【王竹語作品◎尋找一首詩】
15. 我可以花一個世紀來等待讀者
美國小說家愛倫坡(Edgar Allan Poe,一八○九〜一八四九)在《我發現了》一書中說:「我不在乎我的作品是現在被人讀,還是由後代子孫來讀。我可以花一個世紀來等待讀者。」
這是對自己作品的自信——我的書可以流傳一百年以上。
這更是對自己的自信——我寫的書,領先讀者程度一百年以上。
自信其來有自。愛倫坡自稱其小說「轉幽默為怪誕,將害怕變驚悚,誇大機智成刻薄,把奇特變成怪異和懸疑」洵非虛言。

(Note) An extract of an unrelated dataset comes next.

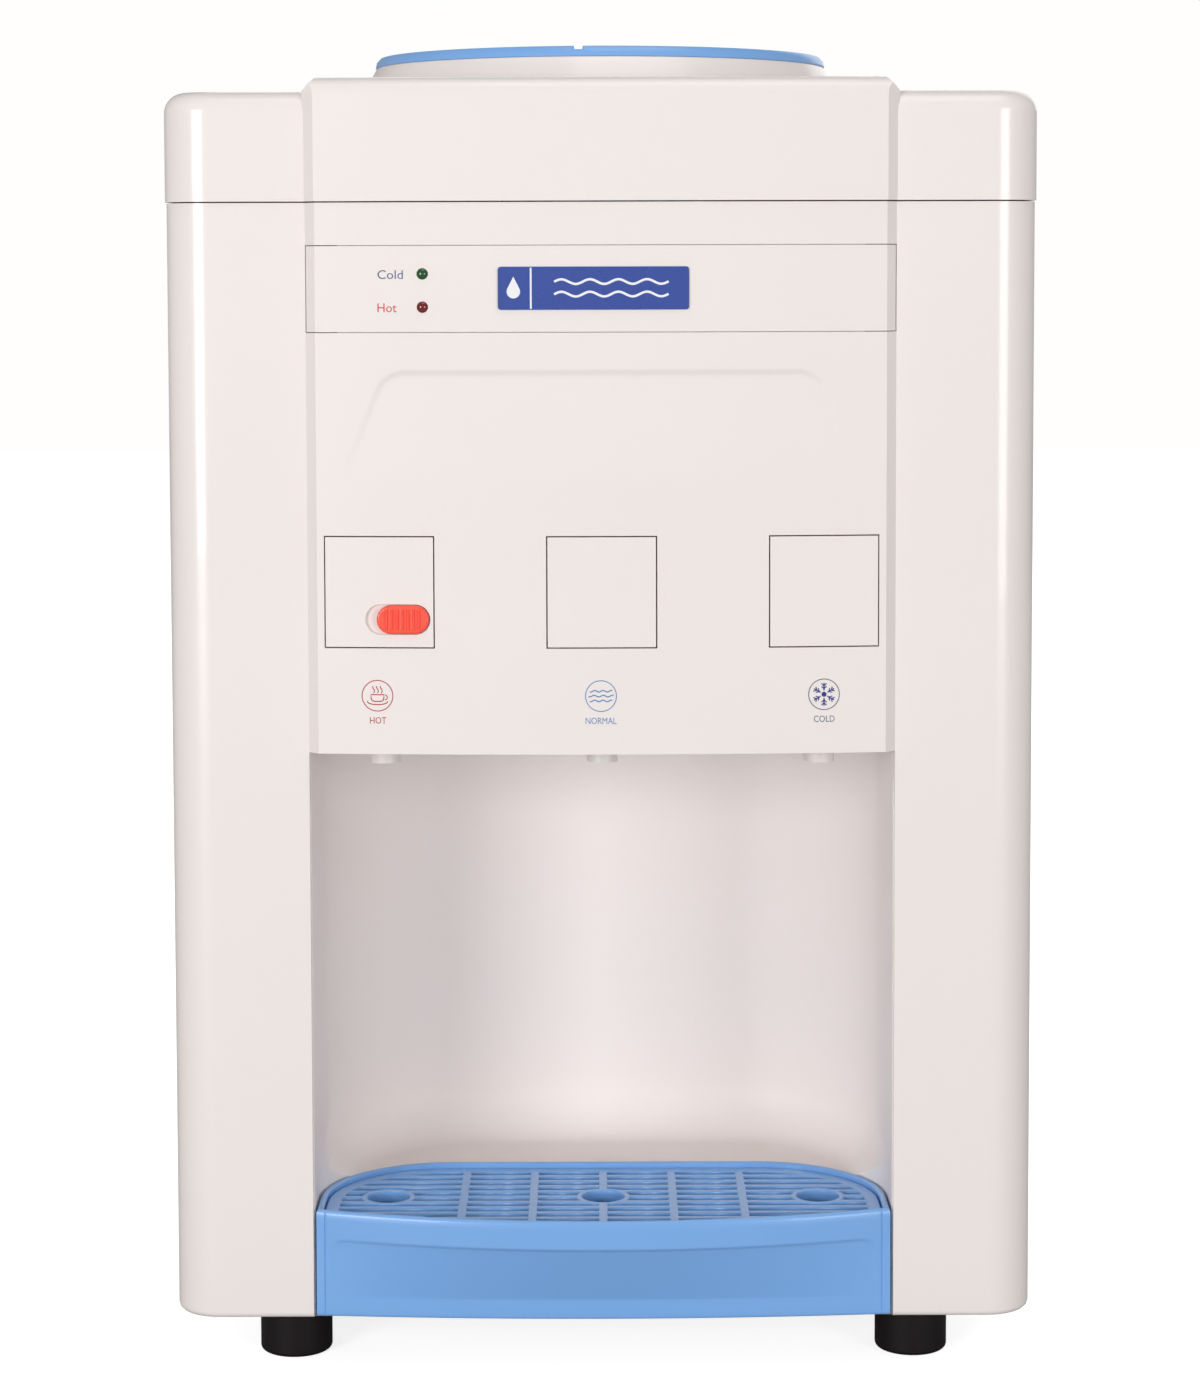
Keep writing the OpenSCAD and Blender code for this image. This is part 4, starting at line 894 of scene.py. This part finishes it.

一百年會不會太久?美國幽默詩人唐.馬奎斯(Don Marquis,一八七八 ~一九三七)就說:「出版一本詩集,就如同將一瓣玫瑰擲進大峽谷,等候迴響。」
會不會太久,是時間問題;有沒有知音,是讀者程度問題。我關注的問題是:是什麼力量讓寫書的人堅持下去?堅信一百年後也許只有一位讀者來當自己的知音?
曹雪芹寫《紅樓夢》,感嘆「字字看來皆是血,十年辛苦不尋常。」十年寫一本書,也不算久;如果以十年為成書基準起跳,血流滿面的書還真不少:
十年以上:
.司馬遷《史記》十五年
.孔尚任《桃花扇》十五年
二十年以上:
.班固《漢書》二十年
.宋應星《天工開物》二十年
.顧炎武《日知錄》二十年
三十年以上:
.王充《論衡》三十年
.李汝珍《鏡花緣》三十年
.徐宏祖《徐霞客遊記》三十四年
從愛倫坡到中國,寫書的人在意的,難道是過程的辛苦嗎?「古詩十九首」有很好的答案:
西北有高樓,上與浮雲齊。交疏結綺窗,阿閣三重階。上有弦歌聲,音響一何悲。誰能為此曲?無乃杞梁妻!清商隨風發,中曲正徘徊。一彈再三嘆,慷慨有餘哀。不惜歌者苦,但傷知音稀,願為雙鴻鵠,奮翅起高飛。
一重又一重高聳樓台,高聳入雲;曲檐雕工華麗,窗子鏤刻花案,窗內有輕綺帷簾。忽然傳來一曲,似是款款訴情,哀怨之音,令人不禁想:「此音是誰所發?會不會又是另一個不幸女子?」
聽那曲,歌者心境一定像清秋一般慘寂而又高潔清明;再細聽,似乎又有千迴百轉的心事。她一彈再三嘆,悲愁似乎濃得無法排遣。
知音難遇,比痛苦本身更痛苦。
這種心境,我完全明白。
《魔戒》作者托爾金(John Ronald Reuel Tolkien,一八九二〜一九七三)總共花了十二年才完成作品,他有次接受訪問,思及創作過程漫長,艱苦磨心,還歷經二次世界大戰,停筆一年。忍不住說:「我宣布完稿時不禁哭了。」美國小說家霍桑(Nathaniel Hawthorne,一八○四〜一八六四)說起自己的作品《紅字》(Scarlet Letter):「完全是地獄之火煉成的故事,我幾乎不能射進絲毫歡樂之光。」
我讀者問我:「什麼文章最難寫?」我答:「自己不想寫的文章最難寫。」
我的好友兼讀者說我寫的書很難看,我問她哪一部分?她說:「有字的部分。」我的另一位好友兼讀者,說我寫的書跟掛在衣架上的毛衣一樣。
「什麼意思?」我問。
「沒腦袋。」
創作的過程其實就是困頓自己心靈的過程,「不惜歌者苦,但傷知音稀。」千萬不要羨慕作家,沒有任何寫作才華,其實還比較幸福。